You worked at Infinity Ward recently: what can you tell us about that experience?

I worked recently as a Senior Sound Designer on the video game “Call of Duty: Infinite Warfare”, at Infinity Ward (Activision Blizzard).

At their studio, I have been assigned to the development of an entire part of the game audio, focusing on that aspect during all my collaboration.

It has been a formidable and intense experience to be part of the Audio Team, working side by side in their studio, focused on the development of that special Call of Duty game sound, making sound design that’s capable of characterizing, in a unique and authentic way, this AAA title that’s so widely known.

During my collaboration, I have also attended the studios at Sony Pictures Entertainment, working for the game along with sound professionals who contributed to the realization of such films as 300, Star Trek, Fast & Furious, Batman Vs Superman, Pacific Rim and many others.

Being among those people, veterans of the industry, I shared my ideas on the basis of the result I had in mind, then I’d go back to the studio and work on what we produced. This experience was my role at Infinity Ward.

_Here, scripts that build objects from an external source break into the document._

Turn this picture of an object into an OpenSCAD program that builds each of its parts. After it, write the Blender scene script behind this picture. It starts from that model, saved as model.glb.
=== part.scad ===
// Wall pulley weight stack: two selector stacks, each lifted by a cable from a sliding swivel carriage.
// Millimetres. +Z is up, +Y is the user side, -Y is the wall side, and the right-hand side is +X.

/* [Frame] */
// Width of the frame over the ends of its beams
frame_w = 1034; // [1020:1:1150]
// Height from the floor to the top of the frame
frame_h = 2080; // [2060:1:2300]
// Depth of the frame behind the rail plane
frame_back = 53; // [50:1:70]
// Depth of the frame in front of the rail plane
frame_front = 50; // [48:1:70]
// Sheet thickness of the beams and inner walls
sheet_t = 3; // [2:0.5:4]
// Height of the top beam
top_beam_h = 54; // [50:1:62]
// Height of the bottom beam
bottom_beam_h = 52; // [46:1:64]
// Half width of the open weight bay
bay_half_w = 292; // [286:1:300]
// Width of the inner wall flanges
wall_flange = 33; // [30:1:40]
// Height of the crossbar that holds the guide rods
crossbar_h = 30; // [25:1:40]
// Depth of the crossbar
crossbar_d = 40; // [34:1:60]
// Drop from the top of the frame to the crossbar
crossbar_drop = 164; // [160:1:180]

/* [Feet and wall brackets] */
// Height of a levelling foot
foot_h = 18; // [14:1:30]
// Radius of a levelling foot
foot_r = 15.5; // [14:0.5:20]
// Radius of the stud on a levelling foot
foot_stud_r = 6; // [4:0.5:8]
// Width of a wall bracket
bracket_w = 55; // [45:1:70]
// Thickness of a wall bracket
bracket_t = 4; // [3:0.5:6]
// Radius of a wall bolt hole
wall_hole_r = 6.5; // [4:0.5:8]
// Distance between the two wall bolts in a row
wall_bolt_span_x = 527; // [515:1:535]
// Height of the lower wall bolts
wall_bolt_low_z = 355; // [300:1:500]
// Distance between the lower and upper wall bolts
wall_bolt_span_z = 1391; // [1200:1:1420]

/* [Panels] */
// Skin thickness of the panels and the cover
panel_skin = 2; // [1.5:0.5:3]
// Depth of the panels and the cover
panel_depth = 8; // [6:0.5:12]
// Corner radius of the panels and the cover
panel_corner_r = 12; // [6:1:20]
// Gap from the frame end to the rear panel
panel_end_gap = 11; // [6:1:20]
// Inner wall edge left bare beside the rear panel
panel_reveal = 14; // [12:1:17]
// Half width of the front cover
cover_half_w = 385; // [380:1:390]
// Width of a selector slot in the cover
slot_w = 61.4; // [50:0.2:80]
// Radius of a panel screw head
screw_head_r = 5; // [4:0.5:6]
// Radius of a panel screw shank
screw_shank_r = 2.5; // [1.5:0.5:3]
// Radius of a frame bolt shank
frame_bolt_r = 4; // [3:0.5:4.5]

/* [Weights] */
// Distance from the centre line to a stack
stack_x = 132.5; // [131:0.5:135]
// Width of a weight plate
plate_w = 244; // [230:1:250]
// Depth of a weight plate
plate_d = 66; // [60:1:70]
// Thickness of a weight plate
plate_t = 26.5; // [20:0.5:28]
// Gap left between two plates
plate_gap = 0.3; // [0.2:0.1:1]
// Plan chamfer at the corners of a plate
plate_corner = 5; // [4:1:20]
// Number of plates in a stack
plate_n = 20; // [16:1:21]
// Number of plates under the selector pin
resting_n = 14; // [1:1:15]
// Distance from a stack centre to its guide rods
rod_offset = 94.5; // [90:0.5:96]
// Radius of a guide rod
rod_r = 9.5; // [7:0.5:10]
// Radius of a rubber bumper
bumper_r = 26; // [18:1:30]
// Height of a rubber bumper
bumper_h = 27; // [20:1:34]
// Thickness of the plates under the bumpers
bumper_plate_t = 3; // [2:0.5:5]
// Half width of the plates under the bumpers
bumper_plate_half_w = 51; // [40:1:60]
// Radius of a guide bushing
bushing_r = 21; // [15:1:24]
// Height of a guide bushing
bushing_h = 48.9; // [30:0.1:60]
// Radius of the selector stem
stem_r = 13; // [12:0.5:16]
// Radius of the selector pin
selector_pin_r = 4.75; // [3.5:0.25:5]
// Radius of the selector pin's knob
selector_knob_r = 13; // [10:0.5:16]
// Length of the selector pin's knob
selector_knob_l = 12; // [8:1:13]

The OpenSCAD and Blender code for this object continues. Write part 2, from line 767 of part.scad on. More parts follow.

It gave me the opportunity to put my hand on a sound quality at the top of the market, and from there, turn the result again in what will later become part of the video game.

It is a very special satisfaction to know that my work will be heard by millions of gamers during their game sessions around the world.

And finally something light: Tell us some funny moments happened behind the scenes.

Certainly a fun, and satisfying, moment was when we were listening to the various voiceover dialogues in all languages in the game. I heard the excellent Italian version! After so much English during the collaboration, listening to some Italian coming out from these audio speakers, was like a manna from heaven to my ears! 

In explaining that, we had a big laugh among the team.